Challenge »
Using the records that follow, copy every line containing the word "this".
>> START Records
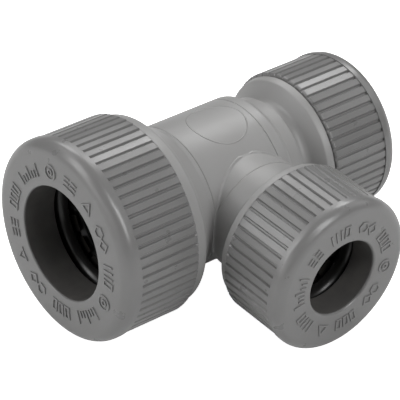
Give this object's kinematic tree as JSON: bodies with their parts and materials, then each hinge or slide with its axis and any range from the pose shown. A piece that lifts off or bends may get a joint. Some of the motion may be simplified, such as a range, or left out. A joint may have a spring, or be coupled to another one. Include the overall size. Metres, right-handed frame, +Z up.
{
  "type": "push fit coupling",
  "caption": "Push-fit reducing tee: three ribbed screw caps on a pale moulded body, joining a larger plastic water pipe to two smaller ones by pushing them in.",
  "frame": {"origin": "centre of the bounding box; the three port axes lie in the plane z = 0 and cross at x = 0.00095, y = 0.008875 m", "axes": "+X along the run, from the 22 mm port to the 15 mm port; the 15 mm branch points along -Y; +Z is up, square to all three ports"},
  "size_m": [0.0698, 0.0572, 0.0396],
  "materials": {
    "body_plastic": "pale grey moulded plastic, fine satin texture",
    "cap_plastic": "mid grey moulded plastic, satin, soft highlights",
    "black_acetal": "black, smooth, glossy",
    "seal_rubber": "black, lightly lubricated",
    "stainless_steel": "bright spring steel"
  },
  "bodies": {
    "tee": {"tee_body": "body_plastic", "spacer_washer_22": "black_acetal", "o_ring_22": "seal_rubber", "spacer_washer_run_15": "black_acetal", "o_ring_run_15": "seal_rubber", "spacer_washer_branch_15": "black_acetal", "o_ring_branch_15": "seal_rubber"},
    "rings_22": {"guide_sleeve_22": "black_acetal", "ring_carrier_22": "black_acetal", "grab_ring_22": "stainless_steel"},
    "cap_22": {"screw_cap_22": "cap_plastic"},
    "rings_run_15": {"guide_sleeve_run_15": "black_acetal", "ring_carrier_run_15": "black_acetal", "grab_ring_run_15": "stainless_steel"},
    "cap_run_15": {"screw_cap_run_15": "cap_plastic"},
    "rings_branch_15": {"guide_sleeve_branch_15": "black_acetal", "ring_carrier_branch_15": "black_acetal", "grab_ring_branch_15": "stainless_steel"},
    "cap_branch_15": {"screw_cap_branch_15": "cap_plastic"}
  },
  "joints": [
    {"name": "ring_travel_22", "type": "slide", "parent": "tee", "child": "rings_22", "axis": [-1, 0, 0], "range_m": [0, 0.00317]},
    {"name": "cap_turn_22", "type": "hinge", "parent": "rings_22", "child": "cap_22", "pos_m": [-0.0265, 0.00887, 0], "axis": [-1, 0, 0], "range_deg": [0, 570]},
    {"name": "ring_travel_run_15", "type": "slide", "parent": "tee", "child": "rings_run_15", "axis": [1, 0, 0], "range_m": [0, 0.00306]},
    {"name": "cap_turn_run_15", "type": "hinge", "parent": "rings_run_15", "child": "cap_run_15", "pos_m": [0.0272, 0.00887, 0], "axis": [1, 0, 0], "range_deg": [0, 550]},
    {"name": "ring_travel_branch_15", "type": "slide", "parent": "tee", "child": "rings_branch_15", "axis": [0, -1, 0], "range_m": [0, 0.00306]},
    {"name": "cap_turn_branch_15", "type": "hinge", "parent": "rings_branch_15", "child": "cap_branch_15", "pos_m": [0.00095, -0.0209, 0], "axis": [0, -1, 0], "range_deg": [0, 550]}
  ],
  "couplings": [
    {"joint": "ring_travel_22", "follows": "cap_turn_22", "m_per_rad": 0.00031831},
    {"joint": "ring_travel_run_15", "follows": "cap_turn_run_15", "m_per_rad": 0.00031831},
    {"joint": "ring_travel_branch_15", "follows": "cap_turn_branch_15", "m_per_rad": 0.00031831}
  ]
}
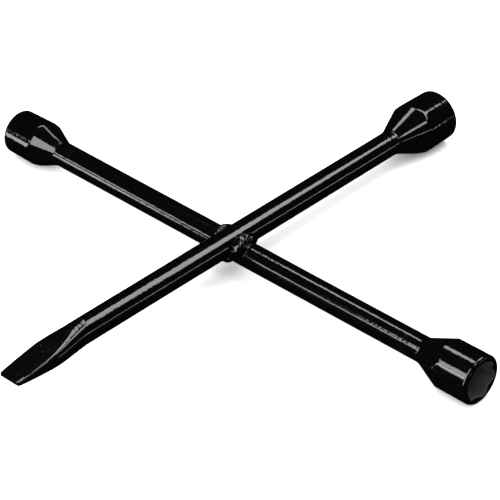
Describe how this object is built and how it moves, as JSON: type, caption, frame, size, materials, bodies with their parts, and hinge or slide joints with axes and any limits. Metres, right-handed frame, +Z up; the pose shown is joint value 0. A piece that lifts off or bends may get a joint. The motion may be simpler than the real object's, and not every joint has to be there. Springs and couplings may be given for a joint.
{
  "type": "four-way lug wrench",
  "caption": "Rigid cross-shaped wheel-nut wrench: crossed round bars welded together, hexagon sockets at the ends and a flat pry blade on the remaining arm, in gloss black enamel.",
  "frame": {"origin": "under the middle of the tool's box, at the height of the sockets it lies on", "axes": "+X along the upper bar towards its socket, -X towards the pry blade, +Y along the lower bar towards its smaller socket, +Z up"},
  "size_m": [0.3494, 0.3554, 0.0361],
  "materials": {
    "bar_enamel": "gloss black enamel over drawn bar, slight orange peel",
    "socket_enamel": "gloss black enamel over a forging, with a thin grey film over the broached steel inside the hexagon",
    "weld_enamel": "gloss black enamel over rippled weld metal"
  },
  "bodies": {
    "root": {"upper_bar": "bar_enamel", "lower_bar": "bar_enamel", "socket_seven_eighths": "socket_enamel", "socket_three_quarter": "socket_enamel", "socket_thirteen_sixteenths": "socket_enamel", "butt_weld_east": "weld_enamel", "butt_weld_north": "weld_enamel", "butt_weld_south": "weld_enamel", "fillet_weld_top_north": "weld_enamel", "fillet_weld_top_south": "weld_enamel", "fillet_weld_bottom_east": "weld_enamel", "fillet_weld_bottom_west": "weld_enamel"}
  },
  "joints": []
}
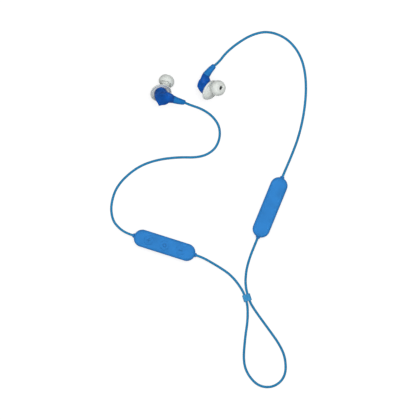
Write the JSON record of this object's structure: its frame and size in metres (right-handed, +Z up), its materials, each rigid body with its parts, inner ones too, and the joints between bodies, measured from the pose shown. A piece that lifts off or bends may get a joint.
>> END Records
Expected answer »
Give this object's kinematic tree as JSON: bodies with their parts and materials, then each hinge or slide with its axis and any range from the pose shown. A piece that lifts off or bends may get a joint. Some of the motion may be simplified, such as a range, or left out. A joint may have a spring, or be coupled to another one. Include the overall size. Metres, right-handed frame, +Z up.
Describe how this object is built and how it moves, as JSON: type, caption, frame, size, materials, bodies with their parts, and hinge or slide joints with axes and any limits. Metres, right-handed frame, +Z up; the pose shown is joint value 0. A piece that lifts off or bends may get a joint. The motion may be simpler than the real object's, and not every joint has to be there. Springs and couplings may be given for a joint.
Write the JSON record of this object's structure: its frame and size in metres (right-handed, +Z up), its materials, each rigid body with its parts, inner ones too, and the joints between bodies, measured from the pose shown. A piece that lifts off or bends may get a joint.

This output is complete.